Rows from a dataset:
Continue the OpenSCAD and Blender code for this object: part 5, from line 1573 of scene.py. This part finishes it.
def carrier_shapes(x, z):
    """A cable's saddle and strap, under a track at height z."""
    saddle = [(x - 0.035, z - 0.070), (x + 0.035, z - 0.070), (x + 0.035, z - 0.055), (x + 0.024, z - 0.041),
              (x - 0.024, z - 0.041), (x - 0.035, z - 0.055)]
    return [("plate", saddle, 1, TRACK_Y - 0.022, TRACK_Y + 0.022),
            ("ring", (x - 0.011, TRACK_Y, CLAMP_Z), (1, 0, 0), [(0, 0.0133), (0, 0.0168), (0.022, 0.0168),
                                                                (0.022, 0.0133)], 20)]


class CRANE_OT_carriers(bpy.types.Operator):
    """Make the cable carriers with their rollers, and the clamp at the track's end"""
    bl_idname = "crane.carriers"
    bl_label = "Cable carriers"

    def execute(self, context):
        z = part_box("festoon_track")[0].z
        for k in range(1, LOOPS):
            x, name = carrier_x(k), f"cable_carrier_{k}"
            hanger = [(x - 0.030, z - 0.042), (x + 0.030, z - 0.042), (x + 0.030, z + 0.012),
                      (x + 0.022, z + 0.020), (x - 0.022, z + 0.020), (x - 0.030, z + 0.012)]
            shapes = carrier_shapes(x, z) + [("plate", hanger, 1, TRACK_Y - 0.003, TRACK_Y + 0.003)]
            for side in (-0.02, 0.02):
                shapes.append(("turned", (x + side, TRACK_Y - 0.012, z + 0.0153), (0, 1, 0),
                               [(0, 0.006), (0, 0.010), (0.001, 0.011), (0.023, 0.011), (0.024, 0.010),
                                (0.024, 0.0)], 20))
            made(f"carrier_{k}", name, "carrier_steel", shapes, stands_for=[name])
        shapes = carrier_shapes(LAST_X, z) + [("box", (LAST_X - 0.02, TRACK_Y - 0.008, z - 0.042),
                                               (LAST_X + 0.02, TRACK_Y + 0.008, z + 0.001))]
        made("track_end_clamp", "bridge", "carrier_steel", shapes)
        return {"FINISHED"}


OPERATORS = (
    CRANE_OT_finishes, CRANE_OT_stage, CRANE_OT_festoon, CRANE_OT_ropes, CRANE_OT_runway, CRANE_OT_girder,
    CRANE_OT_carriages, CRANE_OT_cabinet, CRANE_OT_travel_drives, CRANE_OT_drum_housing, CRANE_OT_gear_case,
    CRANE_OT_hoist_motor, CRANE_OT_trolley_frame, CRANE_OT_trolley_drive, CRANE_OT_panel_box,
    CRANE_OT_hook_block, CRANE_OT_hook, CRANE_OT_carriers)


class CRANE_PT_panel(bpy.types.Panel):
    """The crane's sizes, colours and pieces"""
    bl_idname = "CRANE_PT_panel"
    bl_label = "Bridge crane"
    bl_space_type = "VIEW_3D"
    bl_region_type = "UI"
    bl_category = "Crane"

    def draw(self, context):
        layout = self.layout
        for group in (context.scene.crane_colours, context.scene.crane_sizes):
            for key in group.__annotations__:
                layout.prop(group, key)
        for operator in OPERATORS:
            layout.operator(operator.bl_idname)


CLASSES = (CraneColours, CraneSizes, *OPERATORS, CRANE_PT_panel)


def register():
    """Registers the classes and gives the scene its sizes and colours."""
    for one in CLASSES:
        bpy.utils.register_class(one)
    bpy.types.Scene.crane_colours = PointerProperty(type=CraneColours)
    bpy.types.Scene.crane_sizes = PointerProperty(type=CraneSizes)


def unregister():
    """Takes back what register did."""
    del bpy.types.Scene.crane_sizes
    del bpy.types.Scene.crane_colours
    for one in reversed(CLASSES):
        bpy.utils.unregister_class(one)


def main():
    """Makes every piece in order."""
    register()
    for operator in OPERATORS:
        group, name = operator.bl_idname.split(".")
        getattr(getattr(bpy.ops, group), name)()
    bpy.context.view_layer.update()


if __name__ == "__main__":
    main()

...

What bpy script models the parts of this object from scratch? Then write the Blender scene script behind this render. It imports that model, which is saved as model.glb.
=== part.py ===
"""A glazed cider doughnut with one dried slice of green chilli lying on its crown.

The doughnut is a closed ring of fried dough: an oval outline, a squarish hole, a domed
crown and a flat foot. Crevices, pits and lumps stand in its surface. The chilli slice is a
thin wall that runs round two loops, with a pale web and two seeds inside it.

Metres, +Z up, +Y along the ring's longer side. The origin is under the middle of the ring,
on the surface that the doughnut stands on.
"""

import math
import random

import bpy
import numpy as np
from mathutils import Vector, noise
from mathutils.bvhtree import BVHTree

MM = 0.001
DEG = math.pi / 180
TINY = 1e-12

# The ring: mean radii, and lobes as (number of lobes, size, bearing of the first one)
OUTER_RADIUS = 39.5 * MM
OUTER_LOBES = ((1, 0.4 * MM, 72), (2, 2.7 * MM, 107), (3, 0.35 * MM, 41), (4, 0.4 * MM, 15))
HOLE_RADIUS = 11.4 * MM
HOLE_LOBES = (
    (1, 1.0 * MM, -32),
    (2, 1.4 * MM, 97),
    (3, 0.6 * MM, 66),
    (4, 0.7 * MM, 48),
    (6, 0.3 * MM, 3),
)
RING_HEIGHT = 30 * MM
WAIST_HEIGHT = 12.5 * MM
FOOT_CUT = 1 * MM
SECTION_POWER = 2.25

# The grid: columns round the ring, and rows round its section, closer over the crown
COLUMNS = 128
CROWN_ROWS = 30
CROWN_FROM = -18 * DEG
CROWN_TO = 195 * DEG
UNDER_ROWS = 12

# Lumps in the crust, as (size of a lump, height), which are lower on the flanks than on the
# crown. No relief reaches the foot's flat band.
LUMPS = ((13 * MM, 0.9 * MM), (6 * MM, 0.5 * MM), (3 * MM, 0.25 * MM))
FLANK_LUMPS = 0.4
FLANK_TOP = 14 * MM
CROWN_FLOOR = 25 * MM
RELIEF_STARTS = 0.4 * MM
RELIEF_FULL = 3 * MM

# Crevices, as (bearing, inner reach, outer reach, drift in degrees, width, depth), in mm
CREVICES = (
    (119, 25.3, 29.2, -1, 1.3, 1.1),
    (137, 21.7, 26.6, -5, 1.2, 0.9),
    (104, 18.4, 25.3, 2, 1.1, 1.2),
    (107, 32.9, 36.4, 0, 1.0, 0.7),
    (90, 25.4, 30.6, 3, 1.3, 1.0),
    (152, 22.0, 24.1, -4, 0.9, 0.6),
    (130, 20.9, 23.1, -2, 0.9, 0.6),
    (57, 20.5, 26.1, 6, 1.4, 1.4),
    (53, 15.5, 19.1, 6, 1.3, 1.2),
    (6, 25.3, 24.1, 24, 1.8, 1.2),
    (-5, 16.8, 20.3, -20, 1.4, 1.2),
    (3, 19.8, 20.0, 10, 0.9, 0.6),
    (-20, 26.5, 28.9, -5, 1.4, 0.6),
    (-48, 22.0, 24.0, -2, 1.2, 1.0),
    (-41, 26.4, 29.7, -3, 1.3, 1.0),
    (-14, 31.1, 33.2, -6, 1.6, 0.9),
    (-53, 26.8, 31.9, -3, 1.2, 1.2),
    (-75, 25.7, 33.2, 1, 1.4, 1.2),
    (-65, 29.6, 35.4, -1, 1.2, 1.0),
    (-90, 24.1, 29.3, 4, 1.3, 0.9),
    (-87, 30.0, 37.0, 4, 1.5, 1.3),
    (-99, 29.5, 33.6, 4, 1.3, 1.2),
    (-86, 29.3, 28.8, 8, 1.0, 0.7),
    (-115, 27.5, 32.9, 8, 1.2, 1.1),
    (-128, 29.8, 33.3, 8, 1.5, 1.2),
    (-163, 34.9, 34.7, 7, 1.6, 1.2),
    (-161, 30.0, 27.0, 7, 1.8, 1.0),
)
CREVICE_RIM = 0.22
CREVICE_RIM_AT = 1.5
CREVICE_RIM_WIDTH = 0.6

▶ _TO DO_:
Point out every line holding the string "that" and copy it.

▶ _TASK RESULT_:
What bpy script models the parts of this object from scratch? Then write the Blender scene script behind this render. It imports that model, which is saved as model.glb.
thin wall that runs round two loops, with a pale web and two seeds inside it.
on the surface that the doughnut stands on.